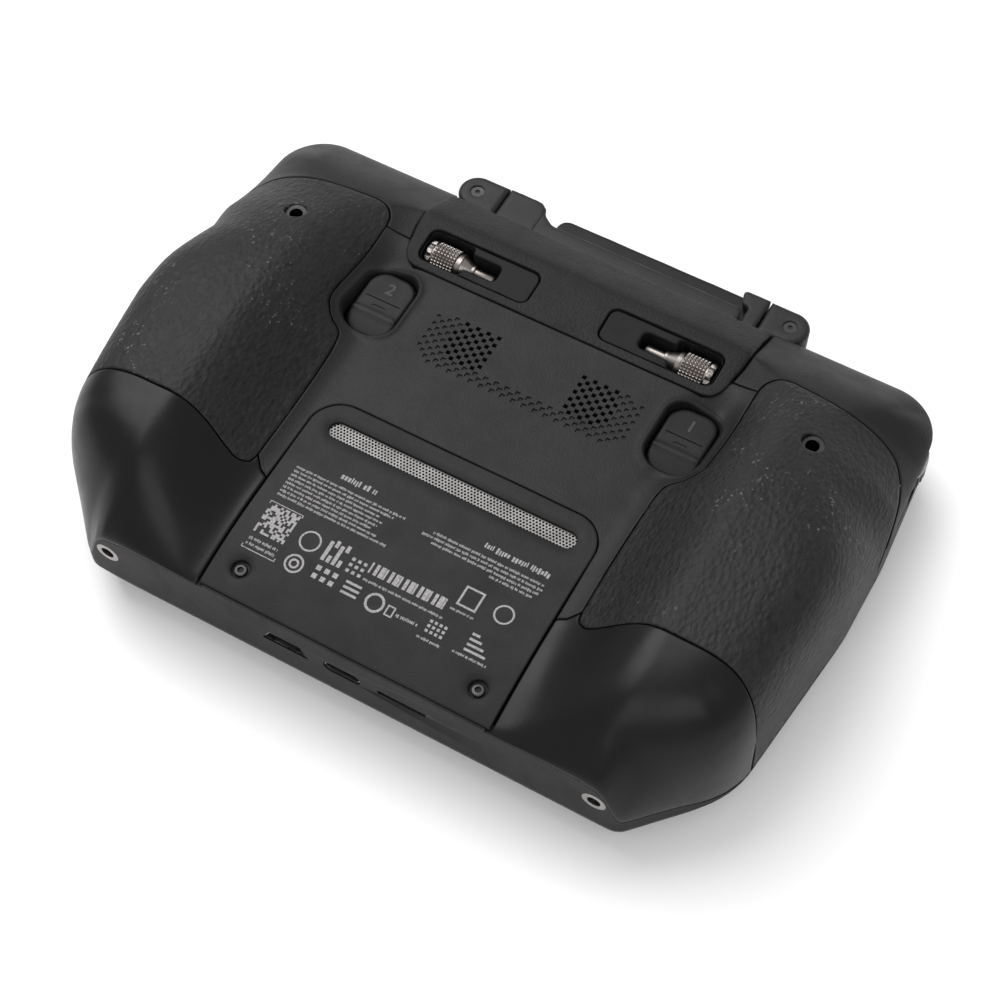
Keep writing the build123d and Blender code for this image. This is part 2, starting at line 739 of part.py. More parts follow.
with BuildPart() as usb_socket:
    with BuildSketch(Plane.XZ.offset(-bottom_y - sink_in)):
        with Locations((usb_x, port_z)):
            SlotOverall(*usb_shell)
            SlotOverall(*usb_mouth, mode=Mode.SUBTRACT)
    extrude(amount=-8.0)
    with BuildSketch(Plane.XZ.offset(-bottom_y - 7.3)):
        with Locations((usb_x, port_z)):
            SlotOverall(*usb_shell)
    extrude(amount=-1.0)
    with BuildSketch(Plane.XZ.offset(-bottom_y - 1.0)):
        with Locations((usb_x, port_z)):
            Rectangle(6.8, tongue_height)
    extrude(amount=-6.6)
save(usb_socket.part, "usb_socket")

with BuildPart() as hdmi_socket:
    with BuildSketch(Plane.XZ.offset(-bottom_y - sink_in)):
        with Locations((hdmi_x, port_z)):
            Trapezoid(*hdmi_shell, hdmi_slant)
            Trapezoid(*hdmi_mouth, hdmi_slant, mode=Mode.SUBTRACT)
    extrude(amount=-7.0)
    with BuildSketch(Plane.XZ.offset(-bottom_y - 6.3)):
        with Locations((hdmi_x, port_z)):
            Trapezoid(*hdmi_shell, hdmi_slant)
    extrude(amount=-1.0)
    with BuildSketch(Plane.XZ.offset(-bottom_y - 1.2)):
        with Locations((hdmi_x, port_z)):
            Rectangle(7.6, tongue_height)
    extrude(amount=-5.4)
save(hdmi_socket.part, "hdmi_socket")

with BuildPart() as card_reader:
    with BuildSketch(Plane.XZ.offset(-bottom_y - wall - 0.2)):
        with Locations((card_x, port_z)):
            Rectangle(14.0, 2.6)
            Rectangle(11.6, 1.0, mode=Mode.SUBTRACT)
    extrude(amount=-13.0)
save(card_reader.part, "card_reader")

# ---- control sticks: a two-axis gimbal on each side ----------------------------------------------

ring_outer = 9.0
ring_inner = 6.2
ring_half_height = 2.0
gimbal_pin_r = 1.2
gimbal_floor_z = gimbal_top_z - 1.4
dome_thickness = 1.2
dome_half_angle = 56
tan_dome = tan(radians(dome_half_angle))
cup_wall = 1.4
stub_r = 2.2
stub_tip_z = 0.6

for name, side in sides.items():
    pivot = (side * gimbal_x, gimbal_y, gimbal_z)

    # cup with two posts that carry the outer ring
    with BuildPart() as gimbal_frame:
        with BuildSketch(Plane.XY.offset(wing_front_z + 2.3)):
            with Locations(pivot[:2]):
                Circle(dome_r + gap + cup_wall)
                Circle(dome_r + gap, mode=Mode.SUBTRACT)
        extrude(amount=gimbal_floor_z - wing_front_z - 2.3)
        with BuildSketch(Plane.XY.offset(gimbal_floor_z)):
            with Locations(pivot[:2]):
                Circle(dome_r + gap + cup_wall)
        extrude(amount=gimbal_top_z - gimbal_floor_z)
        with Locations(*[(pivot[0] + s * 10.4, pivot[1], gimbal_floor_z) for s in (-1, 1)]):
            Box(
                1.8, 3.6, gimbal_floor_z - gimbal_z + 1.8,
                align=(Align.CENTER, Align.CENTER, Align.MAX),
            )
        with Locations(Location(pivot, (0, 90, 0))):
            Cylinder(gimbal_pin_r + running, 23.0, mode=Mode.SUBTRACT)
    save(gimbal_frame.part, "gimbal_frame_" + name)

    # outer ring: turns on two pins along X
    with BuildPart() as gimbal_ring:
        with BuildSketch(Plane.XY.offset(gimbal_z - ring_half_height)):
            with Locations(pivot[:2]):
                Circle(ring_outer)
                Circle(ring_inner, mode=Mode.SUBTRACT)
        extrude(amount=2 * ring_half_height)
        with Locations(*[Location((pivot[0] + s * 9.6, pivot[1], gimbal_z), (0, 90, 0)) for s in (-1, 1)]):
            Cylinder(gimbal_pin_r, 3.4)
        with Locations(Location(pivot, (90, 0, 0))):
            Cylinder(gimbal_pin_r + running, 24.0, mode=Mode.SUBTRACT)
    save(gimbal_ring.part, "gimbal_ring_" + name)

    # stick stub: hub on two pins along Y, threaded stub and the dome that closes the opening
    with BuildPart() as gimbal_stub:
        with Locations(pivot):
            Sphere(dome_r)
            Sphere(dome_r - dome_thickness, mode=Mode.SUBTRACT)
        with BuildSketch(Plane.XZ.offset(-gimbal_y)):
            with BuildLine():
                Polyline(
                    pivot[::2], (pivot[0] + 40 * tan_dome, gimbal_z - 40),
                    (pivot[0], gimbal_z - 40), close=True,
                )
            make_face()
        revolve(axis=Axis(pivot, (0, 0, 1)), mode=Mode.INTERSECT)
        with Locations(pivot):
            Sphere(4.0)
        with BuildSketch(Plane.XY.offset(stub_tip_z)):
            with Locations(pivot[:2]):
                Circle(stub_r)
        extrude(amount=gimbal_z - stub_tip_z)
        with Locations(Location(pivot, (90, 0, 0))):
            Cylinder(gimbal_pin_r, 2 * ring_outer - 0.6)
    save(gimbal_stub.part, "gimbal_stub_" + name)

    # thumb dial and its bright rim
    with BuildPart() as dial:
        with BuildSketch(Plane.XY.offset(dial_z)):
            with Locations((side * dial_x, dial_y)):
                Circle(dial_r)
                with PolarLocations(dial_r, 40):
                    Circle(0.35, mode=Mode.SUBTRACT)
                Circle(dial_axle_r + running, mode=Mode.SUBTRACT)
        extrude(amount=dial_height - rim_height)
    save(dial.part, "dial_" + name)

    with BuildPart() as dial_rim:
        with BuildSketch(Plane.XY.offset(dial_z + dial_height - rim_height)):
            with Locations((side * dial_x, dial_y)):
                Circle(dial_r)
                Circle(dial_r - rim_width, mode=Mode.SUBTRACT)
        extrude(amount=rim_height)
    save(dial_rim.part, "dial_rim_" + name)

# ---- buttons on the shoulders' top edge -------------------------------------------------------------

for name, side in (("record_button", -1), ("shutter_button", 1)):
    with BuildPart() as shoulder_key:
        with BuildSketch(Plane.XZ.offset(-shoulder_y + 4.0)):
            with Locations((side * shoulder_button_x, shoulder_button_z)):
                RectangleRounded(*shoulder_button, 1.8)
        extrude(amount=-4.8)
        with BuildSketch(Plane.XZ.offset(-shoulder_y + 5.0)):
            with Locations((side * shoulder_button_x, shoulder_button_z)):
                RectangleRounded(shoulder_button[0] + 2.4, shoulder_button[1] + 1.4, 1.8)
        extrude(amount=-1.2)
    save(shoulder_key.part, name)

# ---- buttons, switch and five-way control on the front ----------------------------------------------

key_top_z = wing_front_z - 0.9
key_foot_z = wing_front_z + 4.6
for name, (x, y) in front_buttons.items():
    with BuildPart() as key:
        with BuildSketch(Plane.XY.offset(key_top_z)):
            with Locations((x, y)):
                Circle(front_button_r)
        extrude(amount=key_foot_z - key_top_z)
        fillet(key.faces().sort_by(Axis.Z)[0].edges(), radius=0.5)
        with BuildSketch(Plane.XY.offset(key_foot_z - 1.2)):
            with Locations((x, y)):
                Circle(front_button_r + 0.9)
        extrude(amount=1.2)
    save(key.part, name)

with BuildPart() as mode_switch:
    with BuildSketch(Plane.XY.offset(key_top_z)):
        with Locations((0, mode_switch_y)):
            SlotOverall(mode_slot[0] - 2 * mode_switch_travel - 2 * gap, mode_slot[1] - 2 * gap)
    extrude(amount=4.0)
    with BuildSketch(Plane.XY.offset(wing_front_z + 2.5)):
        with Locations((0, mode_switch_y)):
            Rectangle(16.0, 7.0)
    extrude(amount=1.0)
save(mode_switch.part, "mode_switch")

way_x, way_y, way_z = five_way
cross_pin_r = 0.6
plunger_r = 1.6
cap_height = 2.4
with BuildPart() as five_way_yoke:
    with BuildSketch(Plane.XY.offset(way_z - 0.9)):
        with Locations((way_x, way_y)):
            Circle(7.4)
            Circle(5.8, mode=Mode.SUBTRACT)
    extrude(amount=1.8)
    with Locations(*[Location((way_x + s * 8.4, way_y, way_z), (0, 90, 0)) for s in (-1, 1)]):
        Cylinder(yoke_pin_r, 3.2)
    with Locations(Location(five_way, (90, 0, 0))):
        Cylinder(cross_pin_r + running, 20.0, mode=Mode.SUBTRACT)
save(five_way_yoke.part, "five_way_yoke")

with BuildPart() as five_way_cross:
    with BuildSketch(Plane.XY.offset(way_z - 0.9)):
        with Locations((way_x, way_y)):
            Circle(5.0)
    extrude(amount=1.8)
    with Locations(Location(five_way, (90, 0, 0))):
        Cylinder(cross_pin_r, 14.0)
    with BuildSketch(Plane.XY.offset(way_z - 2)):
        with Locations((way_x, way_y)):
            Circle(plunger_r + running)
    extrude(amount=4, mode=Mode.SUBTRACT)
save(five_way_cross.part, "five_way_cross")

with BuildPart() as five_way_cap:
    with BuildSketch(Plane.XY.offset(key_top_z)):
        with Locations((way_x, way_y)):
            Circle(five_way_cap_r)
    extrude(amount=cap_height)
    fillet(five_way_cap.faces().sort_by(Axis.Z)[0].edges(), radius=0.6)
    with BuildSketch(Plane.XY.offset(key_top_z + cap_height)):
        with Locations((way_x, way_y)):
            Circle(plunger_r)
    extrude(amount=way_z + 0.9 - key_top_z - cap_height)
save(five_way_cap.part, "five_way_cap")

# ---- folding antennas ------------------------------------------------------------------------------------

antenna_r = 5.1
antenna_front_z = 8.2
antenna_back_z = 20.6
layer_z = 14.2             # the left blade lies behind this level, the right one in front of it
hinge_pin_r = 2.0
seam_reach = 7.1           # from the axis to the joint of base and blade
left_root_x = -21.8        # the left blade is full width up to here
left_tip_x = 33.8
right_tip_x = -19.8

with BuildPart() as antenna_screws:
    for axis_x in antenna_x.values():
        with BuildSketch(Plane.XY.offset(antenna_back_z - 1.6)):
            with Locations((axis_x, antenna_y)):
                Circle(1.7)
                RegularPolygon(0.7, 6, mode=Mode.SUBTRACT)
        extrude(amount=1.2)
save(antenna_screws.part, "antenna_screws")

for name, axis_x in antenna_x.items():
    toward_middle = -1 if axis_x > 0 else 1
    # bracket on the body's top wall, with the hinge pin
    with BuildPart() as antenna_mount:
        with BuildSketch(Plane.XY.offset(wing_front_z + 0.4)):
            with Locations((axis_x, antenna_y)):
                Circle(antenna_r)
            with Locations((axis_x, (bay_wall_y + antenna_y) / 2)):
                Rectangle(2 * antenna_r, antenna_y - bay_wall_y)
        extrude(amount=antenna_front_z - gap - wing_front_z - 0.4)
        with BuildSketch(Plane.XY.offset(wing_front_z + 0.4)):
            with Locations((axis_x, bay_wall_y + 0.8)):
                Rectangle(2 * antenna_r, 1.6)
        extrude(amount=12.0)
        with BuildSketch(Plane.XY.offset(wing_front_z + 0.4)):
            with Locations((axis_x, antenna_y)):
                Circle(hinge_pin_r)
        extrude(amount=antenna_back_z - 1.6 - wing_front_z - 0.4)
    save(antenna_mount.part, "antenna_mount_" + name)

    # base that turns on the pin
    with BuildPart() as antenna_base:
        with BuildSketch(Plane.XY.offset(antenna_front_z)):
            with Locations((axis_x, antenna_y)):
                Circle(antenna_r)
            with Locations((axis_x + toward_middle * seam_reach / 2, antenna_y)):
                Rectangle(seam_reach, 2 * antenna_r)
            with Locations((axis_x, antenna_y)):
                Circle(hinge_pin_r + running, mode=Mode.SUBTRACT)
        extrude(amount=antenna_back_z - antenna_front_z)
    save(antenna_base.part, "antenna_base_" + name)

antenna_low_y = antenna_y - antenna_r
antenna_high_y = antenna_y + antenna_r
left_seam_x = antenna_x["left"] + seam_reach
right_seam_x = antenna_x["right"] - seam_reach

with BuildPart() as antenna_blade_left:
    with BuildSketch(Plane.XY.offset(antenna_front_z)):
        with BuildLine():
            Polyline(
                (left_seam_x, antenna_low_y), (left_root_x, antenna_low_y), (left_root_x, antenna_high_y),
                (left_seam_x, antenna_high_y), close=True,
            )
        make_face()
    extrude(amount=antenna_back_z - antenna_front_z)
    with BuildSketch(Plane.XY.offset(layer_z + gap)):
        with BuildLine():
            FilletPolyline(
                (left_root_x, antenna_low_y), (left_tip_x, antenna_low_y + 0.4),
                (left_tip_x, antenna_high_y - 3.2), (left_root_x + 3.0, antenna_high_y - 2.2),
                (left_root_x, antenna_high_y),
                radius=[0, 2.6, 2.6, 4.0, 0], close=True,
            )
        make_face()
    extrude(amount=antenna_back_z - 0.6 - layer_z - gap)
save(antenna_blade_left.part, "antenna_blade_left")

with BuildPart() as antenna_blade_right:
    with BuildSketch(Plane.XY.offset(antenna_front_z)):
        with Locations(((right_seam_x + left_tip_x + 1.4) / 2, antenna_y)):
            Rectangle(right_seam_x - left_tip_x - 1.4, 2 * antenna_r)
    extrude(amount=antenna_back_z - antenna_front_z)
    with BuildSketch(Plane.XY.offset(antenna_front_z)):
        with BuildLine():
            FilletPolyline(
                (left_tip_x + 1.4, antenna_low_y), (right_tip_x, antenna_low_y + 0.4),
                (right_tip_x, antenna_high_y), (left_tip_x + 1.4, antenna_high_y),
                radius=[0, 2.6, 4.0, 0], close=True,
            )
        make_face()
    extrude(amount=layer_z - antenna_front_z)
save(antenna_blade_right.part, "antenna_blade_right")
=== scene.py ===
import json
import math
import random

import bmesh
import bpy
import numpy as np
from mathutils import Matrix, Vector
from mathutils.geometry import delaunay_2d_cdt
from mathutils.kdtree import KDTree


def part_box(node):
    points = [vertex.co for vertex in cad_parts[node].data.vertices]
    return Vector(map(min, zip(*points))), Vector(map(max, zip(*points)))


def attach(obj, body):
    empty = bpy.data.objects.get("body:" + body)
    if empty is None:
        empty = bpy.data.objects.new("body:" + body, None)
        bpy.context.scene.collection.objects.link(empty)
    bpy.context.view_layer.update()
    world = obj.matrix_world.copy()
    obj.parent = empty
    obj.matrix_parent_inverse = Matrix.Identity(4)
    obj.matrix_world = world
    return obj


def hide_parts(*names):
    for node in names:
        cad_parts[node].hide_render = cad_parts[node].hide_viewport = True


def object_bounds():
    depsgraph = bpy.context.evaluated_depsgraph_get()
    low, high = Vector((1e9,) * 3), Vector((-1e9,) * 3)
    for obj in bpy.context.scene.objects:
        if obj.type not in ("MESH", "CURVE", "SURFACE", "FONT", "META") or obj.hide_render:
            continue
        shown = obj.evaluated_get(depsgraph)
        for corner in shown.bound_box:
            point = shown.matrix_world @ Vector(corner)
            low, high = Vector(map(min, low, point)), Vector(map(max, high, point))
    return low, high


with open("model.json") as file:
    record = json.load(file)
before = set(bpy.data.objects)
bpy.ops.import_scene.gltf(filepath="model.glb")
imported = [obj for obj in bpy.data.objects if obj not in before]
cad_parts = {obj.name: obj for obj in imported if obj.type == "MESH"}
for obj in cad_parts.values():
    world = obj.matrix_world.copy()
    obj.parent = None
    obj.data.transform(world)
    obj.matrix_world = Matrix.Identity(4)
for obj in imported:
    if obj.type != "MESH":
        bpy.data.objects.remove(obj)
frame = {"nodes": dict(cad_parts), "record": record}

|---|

Only the lines running from the line with "extrude(amount=layer_z - antenna_front_z)" through the line with "low, high = Vector((1e9,)" should be repeated, exactly and with both ends kept.

Expected answer:
    extrude(amount=layer_z - antenna_front_z)
save(antenna_blade_right.part, "antenna_blade_right")
=== scene.py ===
import json
import math
import random

import bmesh
import bpy
import numpy as np
from mathutils import Matrix, Vector
from mathutils.geometry import delaunay_2d_cdt
from mathutils.kdtree import KDTree


def part_box(node):
    points = [vertex.co for vertex in cad_parts[node].data.vertices]
    return Vector(map(min, zip(*points))), Vector(map(max, zip(*points)))


def attach(obj, body):
    empty = bpy.data.objects.get("body:" + body)
    if empty is None:
        empty = bpy.data.objects.new("body:" + body, None)
        bpy.context.scene.collection.objects.link(empty)
    bpy.context.view_layer.update()
    world = obj.matrix_world.copy()
    obj.parent = empty
    obj.matrix_parent_inverse = Matrix.Identity(4)
    obj.matrix_world = world
    return obj


def hide_parts(*names):
    for node in names:
        cad_parts[node].hide_render = cad_parts[node].hide_viewport = True


def object_bounds():
    depsgraph = bpy.context.evaluated_depsgraph_get()
    low, high = Vector((1e9,) * 3), Vector((-1e9,) * 3)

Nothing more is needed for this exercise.